- Born: 1958 (age 67–68) San Jose, California, US
- Education: University of California, Berkeley Hebrew Union College-Jewish Institute of Religion Graduate Theological Union
- Occupation: Rabbi
- Spouse: Dan Bellm
- Children: 1

= Yoel Kahn (Reform rabbi) =

American rabbi and scholar (born 1958)

Yoel H. Kahn (born 1958) is an American rabbi. As the first full-time rabbi of the LGBTQ synagogue Sha’ar Zahav in San Francisco, he played a key role in shaping the Jewish response to the AIDS crisis and advancing LGBTQ inclusion within the Reform movement.

==Early life and education==
Kahn was born in 1958 and reared in San Jose, California, United States. His father was a science professor at San Jose State College and his mother a psychotherapist and teacher of yiddish. He graduated Phi Beta Kappa from the University of California, Berkeley with a degree in Hebrew languages and was ordained by Hebrew Union College in 1985. In 1999, he earned a doctorate from the Graduate Theological Union.

==Career==
Kahn was hired in 1985 to be the first full-time rabbi of Congregation Sha’ar Zahav, an LGBT synagogue where members were dying of AIDS. Nothing in his training had prepared him for the overwhelming loss he witnessed as so many in his community died young. Kahn helped to modify the community’s Mi Shebeirach healing prayer, written by Sha’ar Zahav member Garry Koenigsburg specifically for Friday night services, de-coupling it from its traditional place in the Saturday morning service. He wrote an English “Prayer for Healing” which was added to the Sha’ar Zaav siddur along with the modified Mi Shebeirach prayer. It called upon the Source of Mercy to share peace that night with the individuals named, with all who were ill, and with those who loved them, watching with special care over those living with AIDS and related illnesses. When the time came to name individuals, Kahn would look out over the congregation, slowly meeting the eyes of those gathered as he extended his arm and open hand, inviting them to speak aloud or hold silently in their hearts the names of those in need of healing.

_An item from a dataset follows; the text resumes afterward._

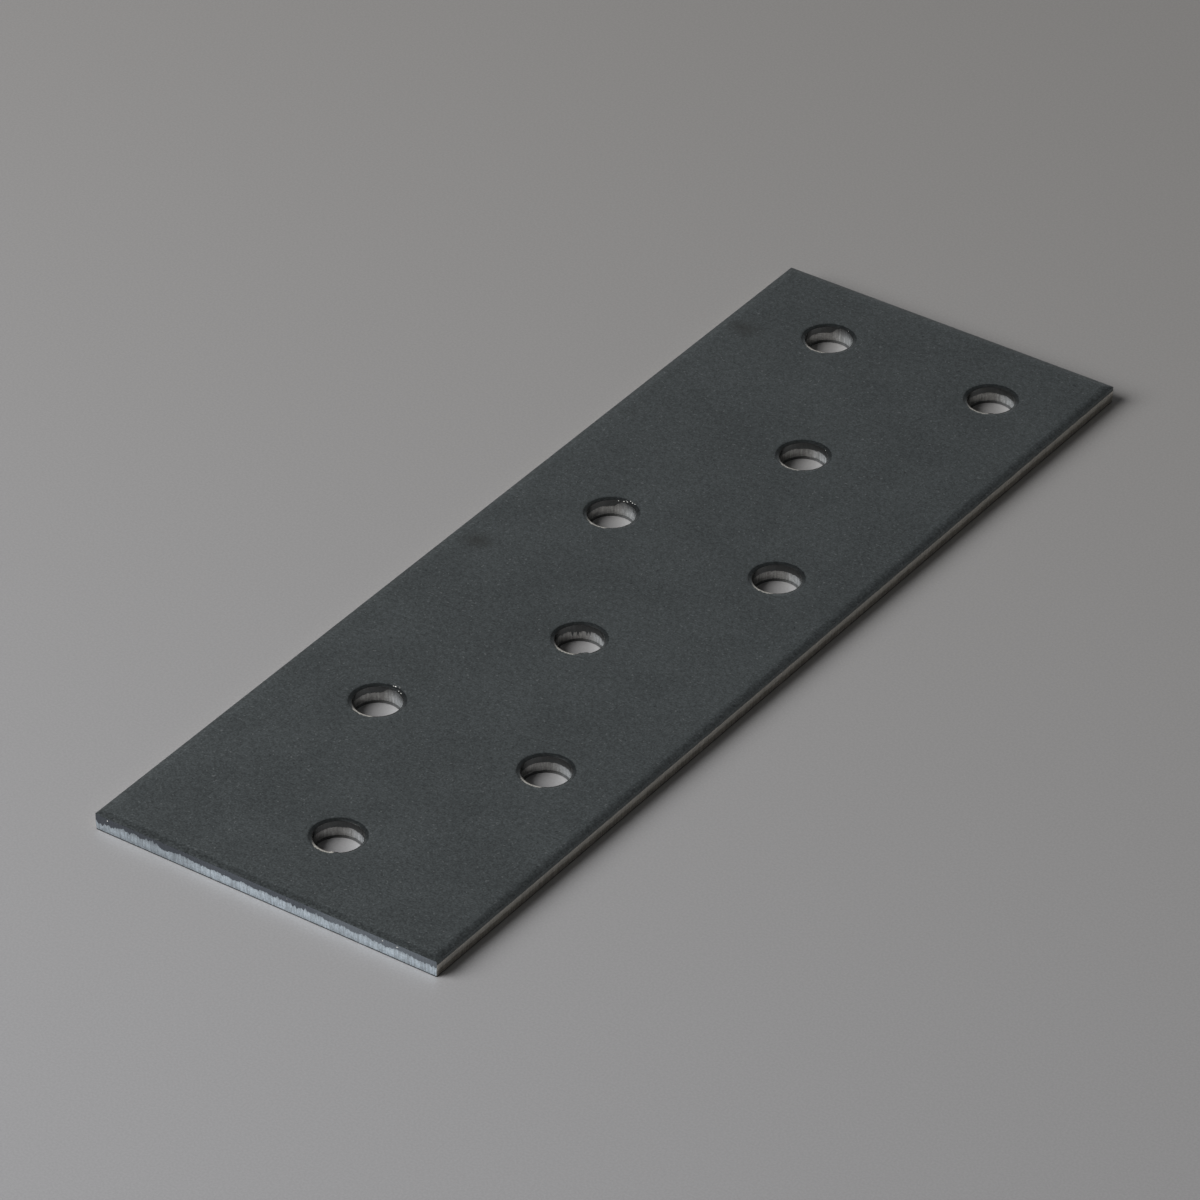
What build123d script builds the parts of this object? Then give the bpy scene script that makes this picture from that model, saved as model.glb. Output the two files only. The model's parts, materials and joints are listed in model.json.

Kahn served on the Central Conference of American Rabbis (CCAR) committee studying the question of allowing openly gay rabbis to serve congregations in the Reform movement (1986-1989). There had been fear that allowing ordination of homosexuals would create tensions with Conservative and Orthodox branches of Judaism. At the time Kahn’s synagogue had 400 members and 50 children with 15 students in the religious school. In 1990, the panel recommended no restrictions be imposed on qualified gay and lesbian Jews who want to become rabbis.

At the 1996 Central Conference of American Rabbis meeting in Philadelphia, Kahn held up a photograph of his partner and their adopted four-year-old son to draw attention to the inequities faced by same-sex couples, who were denied healthcare coverage and other benefits available to married heterosexual couples. While the assembled Reform rabbis voted in favor of endorsing the legalization of same-sex civil marriage, they deferred discussion of religious marriage ceremonies.

In 1995 Kahn left Sha’ar Zahav to become the director of Jewish Life at Stanford University. He was also a rabbi at the Jewish Community Center of San Francisco before becoming the senior rabbi of Congregation Beth El in Berkeley, California in 2007, where he served until retiring in 2021.

==Publications (selected)==
- Kahn, Yoel H. (2011). "The Three Blessings: Boundaries, Censorship, and Identity in Jewish Liturgy"
- Kahn, Yoel H. (2009). "Torah Queries: Weekly Commentaries on the Hebrew Bible"
- Rabbi Yoel H. Kahn, PhD (2025). "The CCAR AD Hoc Committee on Homosexuality and the Rabbinate, 1985-1990"

==Personal life==
Kahn is married to poet Dan Bellm and they have one son.